Since the early 1990s, the United States government has been operating a program to forcibly seize suspected terrorists in foreign countries and transfer them to a 3rd state without the knowledge or consent of the host country. This program, known as extraordinary rendition, was expanded after the Bush administration declared its war on terror in 2001. So far, an estimated 1,245 flights have rendered suspected terrorists to various locations around the world, including so-called “black sites” or undisclosed detention facilities operated by the CIA. The practice has created tension between the United States and some of its key allies in the war on terror.
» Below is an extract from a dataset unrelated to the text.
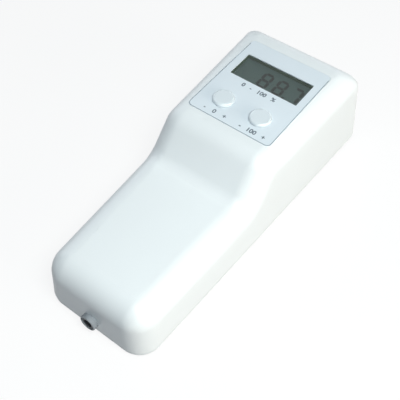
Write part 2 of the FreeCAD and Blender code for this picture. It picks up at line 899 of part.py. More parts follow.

Extraordinary rendition has been criticized by the Council of Europe, Congressional committees and human rights proponents, some of whom question the program’s legality.
History of the Program
The practice of extraordinary rendition arose in the wake of the 1993 World Trade Center bombing as a way for the CIA to keep key terror suspects out of the U.S. court system, where it was feared that intelligence sources would be jeopardized. The program was later expressly authorized by President Bill Clinton in Presidential Decision Directive 39, which cited procedures for forcible abduction of terrorist suspects without the consent of host governments outlined in National Security Directive 77.
After September 11, the program was routinely used to render suspects in the war on terror. The European Union Parliament estimated that the CIA had flown as many as 1,245 extraordinary rendition flights between September 2001 and February, 2007, including flights to countries where suspects are known to be tortured.